The morning hadn’t yet begun when we’d headed out, pulling on gear in the empty trailhead parking lot, loading the rifle by headlamp shine. I’d stumbled along the first few miles of the marked trail in darkness, skipping to keep up with his familiar, brisk pace and hoping my rain pants swishing as my thighs moved rapidly weren’t making too much noise. The sun rose gradually over the next few hours. Deep in the crease of a canyon in southwestern Montana, surrounded on all sides by glacier-cut rock and centuries-old pines, the sunrise appeared only as a slow greying of the air we breathed, dark purple giving way to the fuzzed pale fog of daylight in the mountains. It gave an ethereal, hushed quality to the day—the sounds of our boots muffled by a carpet of needles, the occasional swish of a branch against our jackets.

As we walked the first few miles, he told me about how hunting used to feel. Most of it’s gone now for him, he said, and he misses it. He told me it used to be an adrenaline thing, a-got-to-get-that-animal drive of problem-solving, a heart-pounding urgency, a competition. Now, it’s as much about being in the woods and walking around as it is about taking an animal.

In a restaurant the night before, he had crouched beside me, among the crowd, to talk about our planned expedition, and I could sense he was testing me.

What I’d told him, when I’d asked the favor, was that I needed to see what a hunt really was.
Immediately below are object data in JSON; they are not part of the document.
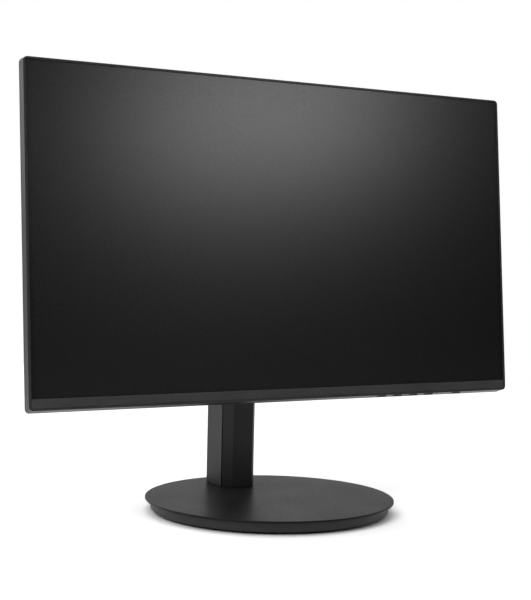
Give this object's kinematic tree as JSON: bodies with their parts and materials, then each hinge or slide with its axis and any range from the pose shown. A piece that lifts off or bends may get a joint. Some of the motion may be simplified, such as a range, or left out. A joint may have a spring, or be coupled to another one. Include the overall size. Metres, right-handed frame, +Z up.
{
  "type": "computer monitor",
  "caption": "Flat computer monitor with slim bezels on a tilting, lifting and swivelling stand with a round base",
  "frame": {"origin": "Centre of the round base, on the surface it stands on", "axes": "+Z up, +X to the right of someone facing the screen, the screen faces -Y"},
  "size_m": [0.54, 0.248, 0.4262],
  "materials": {
    "frame_plastic": "satin",
    "chin_plastic": "matte",
    "moulded": "matte",
    "powder_coat": "matte",
    "screen_glass": "satin",
    "film": "matte",
    "acrylic": "polished",
    "zinc_steel": "satin",
    "screw_steel": "satin",
    "nylon": "matte",
    "rubber_pad": "matte",
    "circuit_board": "satin",
    "socket_plastic": "satin",
    "socket_shell": "satin",
    "lens": "polished"
  },
  "bodies": {
    "foot": {"base_ring": "moulded", "base_weight": "zinc_steel", "swivel_glide_ring": "nylon", "rubber_pad_1": "rubber_pad", "rubber_pad_2": "rubber_pad", "rubber_pad_3": "rubber_pad", "rubber_pad_4": "rubber_pad", "rubber_pad_5": "rubber_pad"},
    "stand": {"base_disc": "powder_coat", "swivel_pin": "zinc_steel", "swivel_retainer": "zinc_steel", "column_housing": "moulded", "column_cover": "moulded", "column_cap": "moulded", "column_bracket": "zinc_steel", "slide_rail": "zinc_steel", "strut_cylinder": "powder_coat", "cable_clip": "moulded", "foot_screw_left": "screw_steel", "foot_screw_right": "screw_steel"},
    "carriage": {"lift_carriage": "zinc_steel", "glide_pad_left": "nylon", "glide_pad_right": "nylon", "hinge_arm": "powder_coat", "arm_screw_upper": "screw_steel", "arm_screw_lower": "screw_steel", "strut_rod": "screw_steel"},
    "screen": {"screen_frame": "frame_plastic", "chin_strip": "chin_plastic", "lcd_panel": "screen_glass", "film_stack": "film", "light_guide": "acrylic", "reflector_sheet": "film", "led_strip": "circuit_board", "panel_tray": "zinc_steel", "electronics_chassis": "zinc_steel", "main_board": "circuit_board", "power_board": "circuit_board", "rear_cover": "moulded", "power_inlet": "socket_plastic", "hdmi_socket": "socket_shell", "displayport_socket": "socket_shell", "audio_jack": "socket_plastic", "key_board": "circuit_board", "power_light": "lens", "mount_plate": "powder_coat", "mount_screw_1": "screw_steel", "mount_screw_2": "screw_steel", "mount_screw_3": "screw_steel", "mount_screw_4": "screw_steel", "tilt_pin": "screw_steel", "tilt_nut": "screw_steel", "friction_washer_left": "screw_steel", "friction_washer_right": "screw_steel"},
    "menu_button": {"key_menu": "frame_plastic"},
    "left_button": {"key_left": "frame_plastic"},
    "right_button": {"key_right": "frame_plastic"},
    "input_button": {"key_input": "frame_plastic"},
    "power_button": {"key_power": "frame_plastic"}
  },
  "joints": [
    {"name": "swivel", "type": "hinge", "parent": "foot", "child": "stand", "pos_m": [0, 0, 0.0115], "axis": [0, 0, 1], "range_deg": [-45, 45]},
    {"name": "lift", "type": "slide", "parent": "stand", "child": "carriage", "axis": [0, 0, 1], "range_m": [-0.065, 0.065]},
    {"name": "tilt", "type": "hinge", "parent": "carriage", "child": "screen", "pos_m": [0, 0.03269, 0.26676], "axis": [-1, 0, 0], "range_deg": [-10, 15]},
    {"name": "press_menu", "type": "slide", "parent": "screen", "child": "menu_button", "axis": [0, 0.0872, 0.9962], "range_m": [0, 0.0006], "stiffness_N_per_m": 700, "springref_m": -0.0015},
    {"name": "press_left", "type": "slide", "parent": "screen", "child": "left_button", "axis": [0, 0.0872, 0.9962], "range_m": [0, 0.0006], "stiffness_N_per_m": 700, "springref_m": -0.0015},
    {"name": "press_right", "type": "slide", "parent": "screen", "child": "right_button", "axis": [0, 0.0872, 0.9962], "range_m": [0, 0.0006], "stiffness_N_per_m": 700, "springref_m": -0.0015},
    {"name": "press_input", "type": "slide", "parent": "screen", "child": "input_button", "axis": [0, 0.0872, 0.9962], "range_m": [0, 0.0006], "stiffness_N_per_m": 700, "springref_m": -0.0015},
    {"name": "press_power", "type": "slide", "parent": "screen", "child": "power_button", "axis": [0, 0.0872, 0.9962], "range_m": [0, 0.0006], "stiffness_N_per_m": 700, "springref_m": -0.0015}
  ]
}
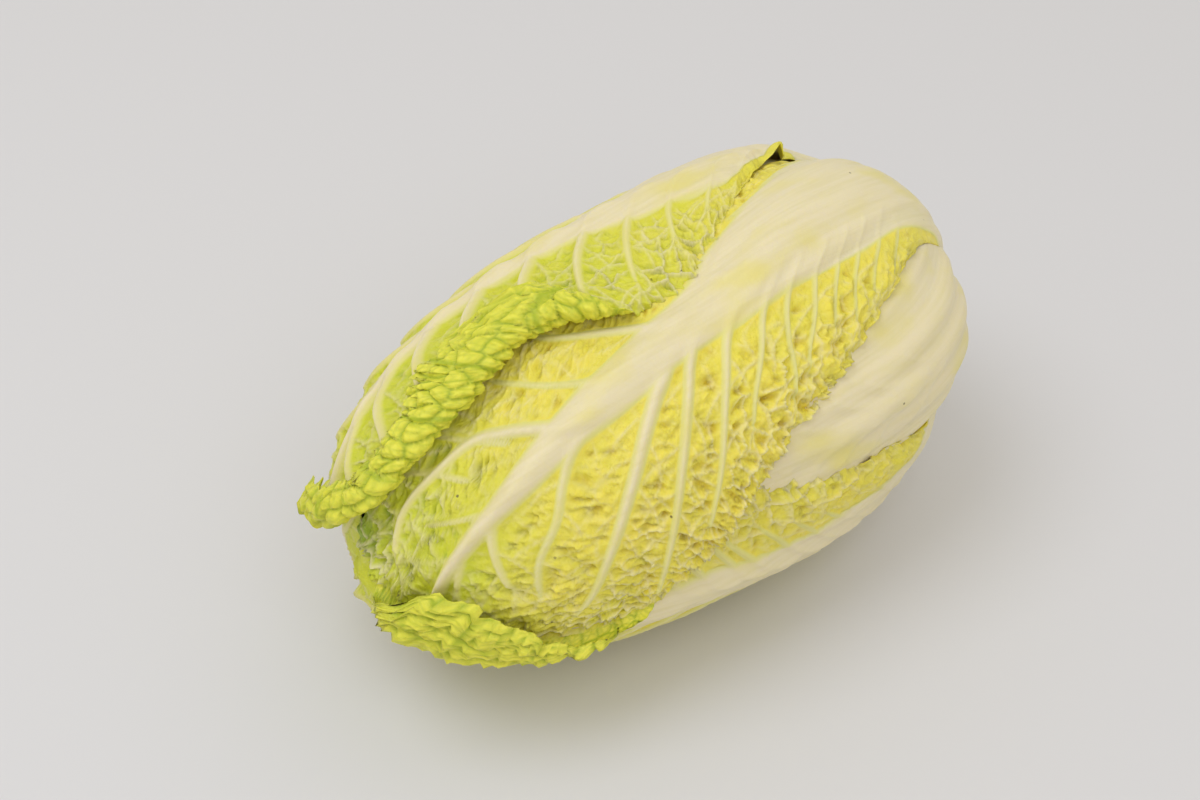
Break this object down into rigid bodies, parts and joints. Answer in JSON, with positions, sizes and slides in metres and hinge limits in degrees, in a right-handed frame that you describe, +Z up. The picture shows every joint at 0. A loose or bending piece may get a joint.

After seven years as a vegetarian, I’d decided to start eating meat again in an effort to live more intentionally as part of my food community. But part of that meant facing my choices head-on. I thought if I couldn’t stomach the sight of an animal dying, then I shouldn’t eat one.

Later, when we thought for a while the hunt was over and we were walking straight down a steep ridge to find our way back to the hiking trail, he turned and said, We’re not really hunting right now. We’re just walking.

• • •

We left the trail about four miles in, veered off to the right and straight up a steep, rocky slope. The debris grew slicker as we climbed, and he told me this was how he knew there’d be snow up ahead. We cut back and forth across the mountain, lungs heaving, arms slicing through snapping branches, ankles turning as our feet slid from rock to uneven soil. We had to climb long and high, he’d told me already, to come down into the burned remains of the canyon from the north, so the animal—that’s how he spoke of it: as a single one, the mythic, iconic animal—wouldn’t catch our scent on the southern wind.

As we scaled—as he scaled, and I scrambled up behind him—and as our bodies leaned into the incline, my hands sometimes dusting the frosty soil in front of me for balance, he showed me the muted symbols the elk had left behind. He would pause, his voice hushed as the sun bored through our heavy jackets, and crouch slightly, point towards a patch of scuffed dirt. There. An animal. He spotted little clusters of pellets or hoof prints in the crumble of a bit of snow, and he could know the animal that way. When he pointed them out, I could see them. But if he hadn’t been there to show me, they would have remained hidden. He was tuned to the higher frequency of the hunter.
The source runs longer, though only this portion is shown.